Au début, les alternatives (comme l’acier) étaient moins performantes, mais aujourd’hui elles le sont tout autant, simplement plus coûteuses.

Le vrai enjeu n’est plus technique, mais économique.

Pour la majorité des chasseurs, tirer sans plomb n’est pas un problème en soi, tant que la munition reste accessible.

Ce qui pose davantage question, ce sont les zones continentales où l’on parle d’une interdiction totale du plomb, bien au-delà des marais. Je ne suis pas opposé à cette évolution si les expertises scientifiques montrent que c’est nécessaire. 

Il faut simplement accompagner cette transition sans caricature, en gardant en tête qu’elle participe à la même ambition : préserver la qualité de l’eau et du vivant.

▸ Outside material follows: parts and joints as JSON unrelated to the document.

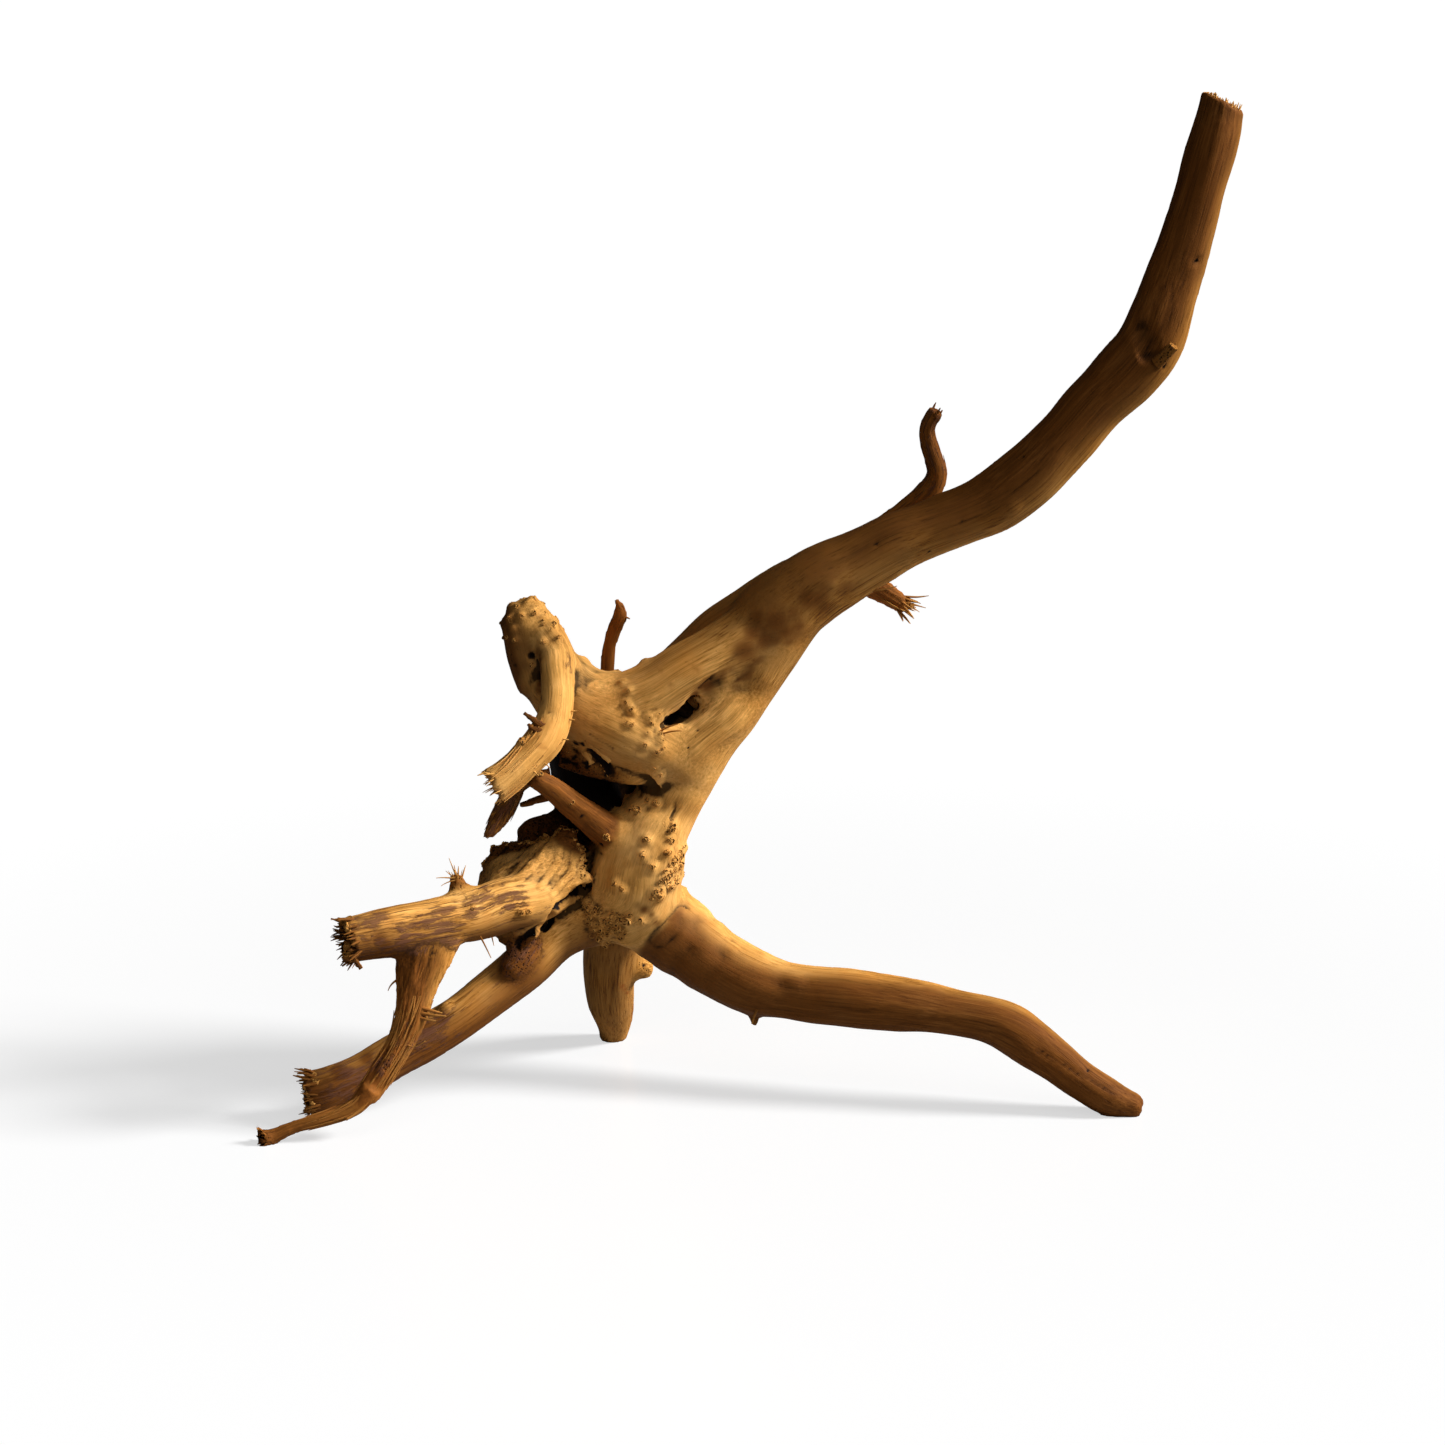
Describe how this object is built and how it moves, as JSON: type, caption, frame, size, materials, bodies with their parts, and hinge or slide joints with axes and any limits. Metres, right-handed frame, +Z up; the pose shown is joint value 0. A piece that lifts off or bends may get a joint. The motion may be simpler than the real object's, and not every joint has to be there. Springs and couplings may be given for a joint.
{
  "type": "dry root",
  "caption": "Washed and bleached dead root: a long leader, a warty crown with a cleft, two spreading roots, a torn side root and a stub, standing on three low points.",
  "frame": {"origin": "on the surface that the root stands on, under the middle of its bounding box", "axes": "+Z up towards the sawn end of the leader, +X towards the long right root, +Y towards the back"},
  "size_m": [0.3771, 0.1373, 0.3962],
  "materials": {
    "bleached_wood": "bare bleached root wood, matt, with brown stains, dark torn ends and pitted warts"
  },
  "bodies": {
    "root": {"dry_root": "bleached_wood"}
  },
  "joints": []
}
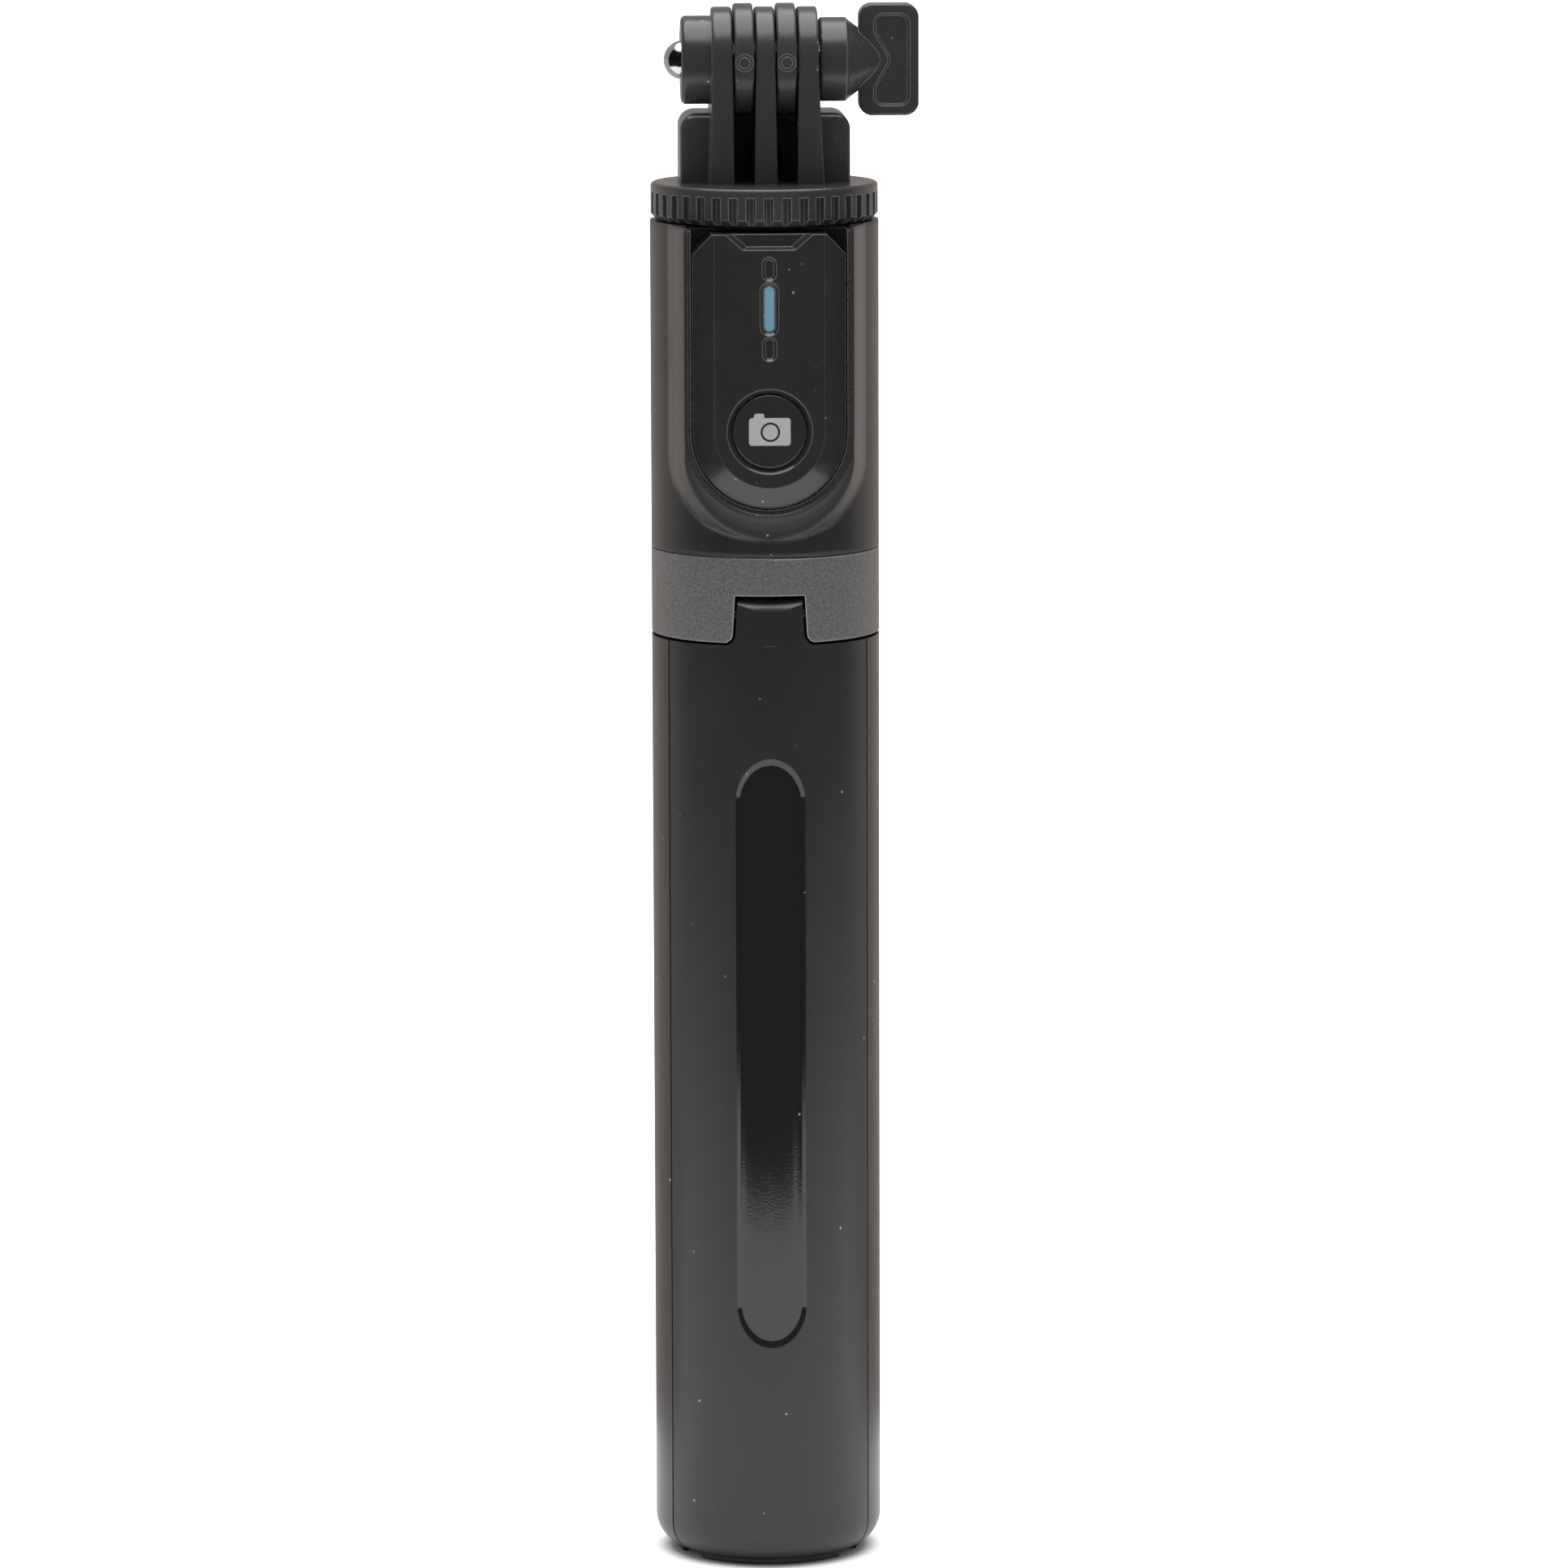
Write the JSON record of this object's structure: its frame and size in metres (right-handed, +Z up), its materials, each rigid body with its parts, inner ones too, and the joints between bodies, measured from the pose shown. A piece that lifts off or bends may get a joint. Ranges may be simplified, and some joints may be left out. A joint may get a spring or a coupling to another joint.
{
  "type": "selfie stick",
  "caption": "Folding tripod selfie stick with a telescopic rod, clip-in shutter remote, three-leg handle and a fold-down phone clamp on a pronged head.",
  "frame": {"origin": "on the stick's axis, level with the feet, at the centre of the rod's end cap", "axes": "+Z up along the stick, -Y out of the remote's face, +X towards the thumb screw"},
  "size_m": [0.0381, 0.0533, 0.2234],
  "materials": {
    "satin_black": "satin",
    "ring_grey": "satin metallic",
    "moulded_black": "satin",
    "rubber_black": "matte",
    "steel": "satin",
    "dark_steel": "satin",
    "chrome": "polished",
    "tube_metal": "brushed",
    "gloss_black": "gloss",
    "led_blue": "gloss",
    "board_green": "satin",
    "switch_metal": "satin"
  },
  "bodies": {
    "grip": {"hub_ring": "ring_grey", "hub_core": "moulded_black", "leg_hinge_pins": "dark_steel", "guide_sleeve": "tube_metal", "upper_shell": "satin_black", "remote_tray": "moulded_black", "top_collar": "moulded_black", "body_screws": "steel"},
    "leg_front": {"leg_shell_front": "satin_black", "leg_liner_front": "moulded_black", "leg_foot_front": "rubber_black", "leg_screws_front": "steel"},
    "leg_right": {"leg_shell_right": "satin_black", "leg_liner_right": "moulded_black", "leg_foot_right": "rubber_black", "leg_screws_right": "steel"},
    "leg_left": {"leg_shell_left": "satin_black", "leg_liner_left": "moulded_black", "leg_foot_left": "rubber_black", "leg_screws_left": "steel"},
    "rod_1": {"rod_tube_1": "tube_metal", "rod_end_cap": "moulded_black"},
    "rod_2": {"rod_tube_2": "tube_metal", "rod_bush_2": "moulded_black"},
    "rod_3": {"rod_tube_3": "tube_metal", "rod_bush_3": "moulded_black"},
    "rod_4": {"rod_tube_4": "tube_metal", "rod_bush_4": "moulded_black"},
    "rod_5": {"rod_tube_5": "tube_metal", "rod_bush_5": "moulded_black", "rod_tip": "moulded_black"},
    "head": {"grip_disc": "moulded_black", "disc_screws": "steel", "head_base": "moulded_black", "swivel_pin": "steel", "swivel_clip": "steel", "acorn_nut": "chrome"},
    "thumb_screw": {"thumb_knob": "moulded_black", "thumb_bolt": "steel"},
    "clamp": {"clamp_arm": "moulded_black", "clamp_housing": "moulded_black", "back_pad": "rubber_black", "fixed_jaw_pad": "rubber_black", "jaw_springs": "steel"},
    "clamp_jaw": {"clamp_jaw": "moulded_black", "jaw_rods": "steel", "moving_jaw_pad": "rubber_black"},
    "remote": {"remote_front": "gloss_black", "remote_back": "moulded_black", "remote_screws": "steel", "remote_board": "board_green", "coin_cell": "steel", "led_lens": "led_blue", "tact_switch": "switch_metal"},
    "shutter_button": {"shutter_button": "gloss_black"}
  },
  "joints": [
    {"name": "leg_swing_front", "type": "hinge", "parent": "grip", "child": "leg_front", "pos_m": [0, -0.0138, 0.138], "axis": [-1, 0, 0], "range_deg": [0, 65]},
    {"name": "leg_swing_right", "type": "hinge", "parent": "grip", "child": "leg_right", "pos_m": [0.01195, 0.0069, 0.138], "axis": [0.5, -0.866, 0], "range_deg": [0, 65]},
    {"name": "leg_swing_left", "type": "hinge", "parent": "grip", "child": "leg_left", "pos_m": [-0.01195, 0.0069, 0.138], "axis": [0.5, 0.866, 0], "range_deg": [0, 65]},
    {"name": "rod_slide_1", "type": "slide", "parent": "grip", "child": "rod_1", "axis": [0, 0, 1], "range_m": [0, 0.1315]},
    {"name": "rod_slide_2", "type": "slide", "parent": "rod_1", "child": "rod_2", "axis": [0, 0, 1], "range_m": [0, 0.158]},
    {"name": "rod_slide_3", "type": "slide", "parent": "rod_2", "child": "rod_3", "axis": [0, 0, 1], "range_m": [0, 0.158]},
    {"name": "rod_slide_4", "type": "slide", "parent": "rod_3", "child": "rod_4", "axis": [0, 0, 1], "range_m": [0, 0.158]},
    {"name": "rod_slide_5", "type": "slide", "parent": "rod_4", "child": "rod_5", "axis": [0, 0, 1], "range_m": [0, 0.158]},
    {"name": "head_pan", "type": "hinge", "parent": "rod_5", "child": "head", "pos_m": [0, 0, 0.1955], "axis": [0, 0, 1], "range_deg": [-100, 100]},
    {"name": "thumb_screw_turn", "type": "hinge", "parent": "head", "child": "thumb_screw", "pos_m": [0, 0, 0.2154], "axis": [1, 0, 0], "continuous": true},
    {"name": "clamp_tilt", "type": "hinge", "parent": "head", "child": "clamp", "pos_m": [0, 0, 0.2154], "axis": [1, 0, 0], "range_deg": [0, 180]},
    {"name": "jaw_slide", "type": "slide", "parent": "clamp", "child": "clamp_jaw", "axis": [0, 0, -1], "range_m": [0, 0.033], "stiffness_N_per_m": 150, "springref_m": -0.02, "deforming": ["jaw_springs"]},
    {"name": "remote_release", "type": "slide", "parent": "grip", "child": "remote", "axis": [0, -1, 0], "range_m": [0, 0.02]},
    {"name": "shutter_press", "type": "slide", "parent": "remote", "child": "shutter_button", "axis": [0, 1, 0], "range_m": [0, 0.0005], "stiffness_N_per_m": 1200, "springref_m": -0.0005}
  ]
}
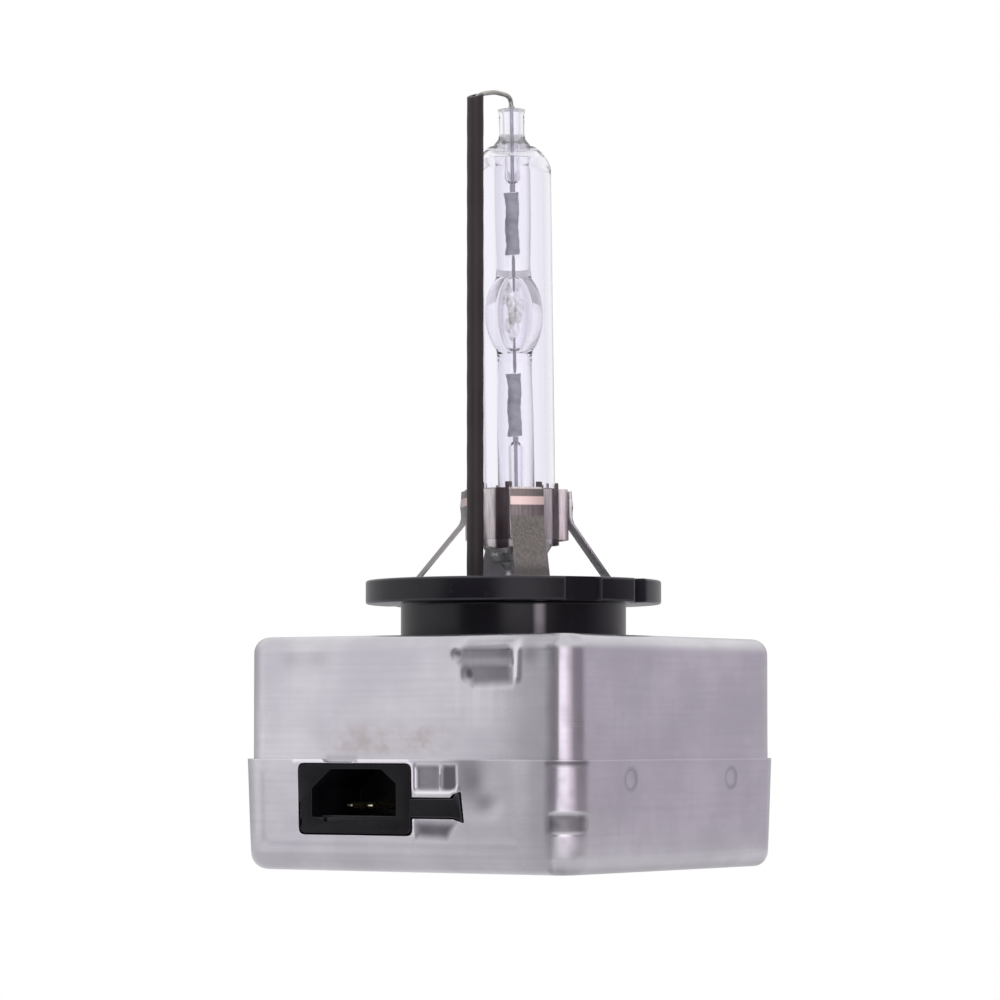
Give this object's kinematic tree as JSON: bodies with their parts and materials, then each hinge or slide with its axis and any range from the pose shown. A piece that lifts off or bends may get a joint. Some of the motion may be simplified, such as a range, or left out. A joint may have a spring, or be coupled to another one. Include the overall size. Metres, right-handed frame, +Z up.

Flamingo — Certains accusent la chasse d’aggraver les pressions sur les espèces fragiles. Que leur répondez-vous ?

Sébastien Farau — C’est une question légitime. Il faut en parler. La régulation doit se baser sur l’état réel des populations, pas sur les émotions. Je suis favorable à une gestion adaptative, fondée sur des données scientifiques. Si une espèce va mal, on arrête, point.

Mais il faut aussi parler de la perte d’habitats, du changement climatique, de la prédation. Focaliser uniquement sur la chasse, c’est ignorer 90 % du problème.

Flamingo — Avez-vous déjà réussi à changer le regard de personnes opposées à la chasse ?

Sébastien Farau — Oui, et c’est une satisfaction. J’ai invité des amis farouchement anti-chasse à venir passer une nuit à la tonne. Aucun n’est devenu chasseur, sauf un, mais tous ont changé leur regard. Ils ont compris la complexité, la rigueur, la connaissance du vivant que cela implique. 

Flamingo — Et selon vous, quel avenir pour la chasse en zones humides ?

Sébastien Farau — J’aimerais qu’elle reste possible, durable et ouverte au dialogue. J’ai peur que les tensions actuelles creusent un fossé. Si la chasse disparaissait, ce serait, je crois, une perte pour la biodiversité elle-même. Pas à cause des fusils, mais parce qu’on perdrait des gestionnaires passionnés, ancrés dans le territoire.

J’espère qu’on saura préserver l’essentiel : le lien entre l’humain et le marais.